Sabido es que la música alegra el
espíritu. No existe problema que se vea peor con algunos acordes en la cercanía
por lo que nunca será suficiente el agradecimiento a grupos y solistas que nos
regocijan con sus cantos y melodías.
Ahora bien, hay intérpretes que, aún
teniendo la mejor de las voluntades, resultan francamente muy malos cuando no
calamitosos. Si se presentan en un espacio abierto –en una esquina del Centro
Histórico, pongamos por caso- uno es libre de apartarse del lugar lo más
rápidamente posible. La cosa cambia cuando entonan
sus melodías en un recinto cerrado como
lo es un medio de transporte público. Allí uno se transforma en auditorio cautivo,
en víctima propicia y el espíritu lejos de alegrarse, se agüita.

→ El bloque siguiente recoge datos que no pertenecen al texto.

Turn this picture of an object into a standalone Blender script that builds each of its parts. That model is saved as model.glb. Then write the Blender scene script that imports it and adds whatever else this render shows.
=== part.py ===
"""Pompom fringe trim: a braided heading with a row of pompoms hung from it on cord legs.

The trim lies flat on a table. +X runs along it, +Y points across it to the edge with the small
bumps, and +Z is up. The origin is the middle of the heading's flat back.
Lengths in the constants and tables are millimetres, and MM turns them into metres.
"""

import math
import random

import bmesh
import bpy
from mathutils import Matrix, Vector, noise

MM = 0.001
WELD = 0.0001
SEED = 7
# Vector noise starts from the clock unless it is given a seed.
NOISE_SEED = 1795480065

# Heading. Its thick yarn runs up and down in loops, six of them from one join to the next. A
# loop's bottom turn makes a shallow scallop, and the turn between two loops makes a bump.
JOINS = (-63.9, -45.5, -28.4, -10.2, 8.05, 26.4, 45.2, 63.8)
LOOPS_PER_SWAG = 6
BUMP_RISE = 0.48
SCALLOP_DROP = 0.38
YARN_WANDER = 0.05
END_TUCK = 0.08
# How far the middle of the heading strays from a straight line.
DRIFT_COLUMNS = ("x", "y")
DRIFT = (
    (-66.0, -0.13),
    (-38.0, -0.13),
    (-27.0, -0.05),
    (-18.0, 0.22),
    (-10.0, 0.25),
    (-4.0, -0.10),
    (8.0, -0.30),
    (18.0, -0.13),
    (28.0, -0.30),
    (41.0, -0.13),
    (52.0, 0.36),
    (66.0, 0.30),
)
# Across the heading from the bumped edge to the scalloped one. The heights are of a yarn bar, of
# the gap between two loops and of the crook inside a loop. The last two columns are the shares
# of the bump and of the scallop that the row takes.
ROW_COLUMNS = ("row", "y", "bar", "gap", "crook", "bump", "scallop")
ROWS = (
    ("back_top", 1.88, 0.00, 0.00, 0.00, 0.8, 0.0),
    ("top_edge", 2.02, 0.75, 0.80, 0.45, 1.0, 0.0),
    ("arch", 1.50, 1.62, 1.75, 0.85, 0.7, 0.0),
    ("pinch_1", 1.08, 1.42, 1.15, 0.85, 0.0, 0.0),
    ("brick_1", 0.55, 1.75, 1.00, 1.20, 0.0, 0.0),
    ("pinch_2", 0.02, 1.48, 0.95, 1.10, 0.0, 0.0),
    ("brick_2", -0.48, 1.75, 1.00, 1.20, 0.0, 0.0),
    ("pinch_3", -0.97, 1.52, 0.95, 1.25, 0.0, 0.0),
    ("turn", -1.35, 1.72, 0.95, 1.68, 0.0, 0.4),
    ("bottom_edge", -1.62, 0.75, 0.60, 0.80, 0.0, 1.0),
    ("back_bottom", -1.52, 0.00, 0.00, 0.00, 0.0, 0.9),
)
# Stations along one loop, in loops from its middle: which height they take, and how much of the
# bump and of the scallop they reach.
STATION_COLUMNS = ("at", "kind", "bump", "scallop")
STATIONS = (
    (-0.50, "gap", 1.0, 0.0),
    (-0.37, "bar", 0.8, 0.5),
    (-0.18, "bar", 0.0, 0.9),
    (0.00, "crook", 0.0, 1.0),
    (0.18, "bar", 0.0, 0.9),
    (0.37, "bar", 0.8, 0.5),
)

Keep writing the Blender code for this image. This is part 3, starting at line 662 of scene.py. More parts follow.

De esta manera topamos con un
conflicto de intereses: el trovador tiene todo el derecho del mundo a ganarse
unos pesos en forma honorable al tiempo que el usuario del transporte colectivo
(camión, pesero, trolley, metro) tiene también todo el derecho del mundo a
presenciar espectáculos que cuenten con un mínimo de armonía y que sean
libremente escogidos. Seguramente más de uno de los siempre improbables
lectores esté pensando, con algo de sorna, que el autor de estas líneas tal vez
se crea Caruso. No, no es el caso, canto horrible y solo lo hago en la
privacidad, cuando tengo la mente entretenida en otra cosa y ello impide que me
oiga a mí mismo. En el momento en que la atención se hace consciente, enmudezco
inmediatamente.
Estoy seguro que la vida en grandes
ciudades presenta múltiples choques de derechos mucho más importantes que el
que aquí enuncio, no obstante sería conveniente buscarle solución. Se me ocurre
que hay dos posibilidades. La primera, sobre la cual soy más bien mesurado en
relación a sus previsibles resultados, sería invitar a los propios intérpretes
y conjuntos desafinados a hacer conciencia de sus limitaciones e iniciar un proceso
de reconversión ocupacional como podría ser el de dedicarse a la venta de
diversos productos. ¿Por qué no soy optimista al respecto? Porque la gran
mayoría de quienes atentan contra la armonía tienen una opinión muy elevada de
sí mismos al considerarse émulos de Agustín Lara, Pedro Vargas o Juan Gabriel.
Son muy pocos los des-armónicos que aceptan serlo y el caso más ilustrativo que
conozco lo refiere Carlos Monsiváis.
Cinco de la noche.
En el vagón de Metro el joven con la guitarra se dirige a los presentes y
anuncia:
-Les voy a cantar
una canción del gran compositor y poeta del pueblo José Alfredo Jiménez, pero
antes les advierto una cosa: no tengo nada de voz y desafino que da gusto.
¿Entonces por qué canto? Porque no he conseguido trabajo, tengo mujer y dos
hijos y me importa que coman. Así es y no quiero sus miradas de lástima. Le
debo mi pinche situación a que ni ustedes ni yo hemos hecho nada contra este
Sistema, y eso nos trae jodidos, la impotencia de mierda en la que nos movemos,
¿nos movemos?, nos quedamos quietos, carajo, y por eso ustedes perciben sueldos
de hambre, y yo ni sueldo recibo, y no me salgan con lo de "¡Trabaja,
güevon!", porque aunque quisiera, siempre exigen una carta de
recomendación del Presidente de la
República y del Papa. No se volteen, véanme de frente, les voy
a cantar la maravillosa "Paloma querida", aunque ya les advertí que
cantar no es lo que sé hacer, y ustedes van a darme cualquier cosa, y con esa
limosnita hoy cenaremos lo que sea en mi pobre casa que no la comparto con
desconocidos, y ustedes se olvidarán de mí nomás salgan del vagón, como se
olvidan de todo para no acordarse de su pinche condición de explotados y,
bueno, se las hice cansada, ahí les va... ¡chin! Ya llegamos a la otra estación
y mejor denme algo porque si no les canto y tengo una vocecita de la chingada,
y no, no es asalto de “La bolsa o el oído”, pero cooperen, cuates, y con eso
ayudan a unos todavía más jodidos que ustedes, y no me escuchan asesinar una
canción del gran José Alfredo Jiménez, el poeta de México.
Realmente encomiable la solución que
encontró este trovador al conciliar su necesidad de ingresos con las
restricciones que reconocía tener para desenvolverse en tan noble oficio.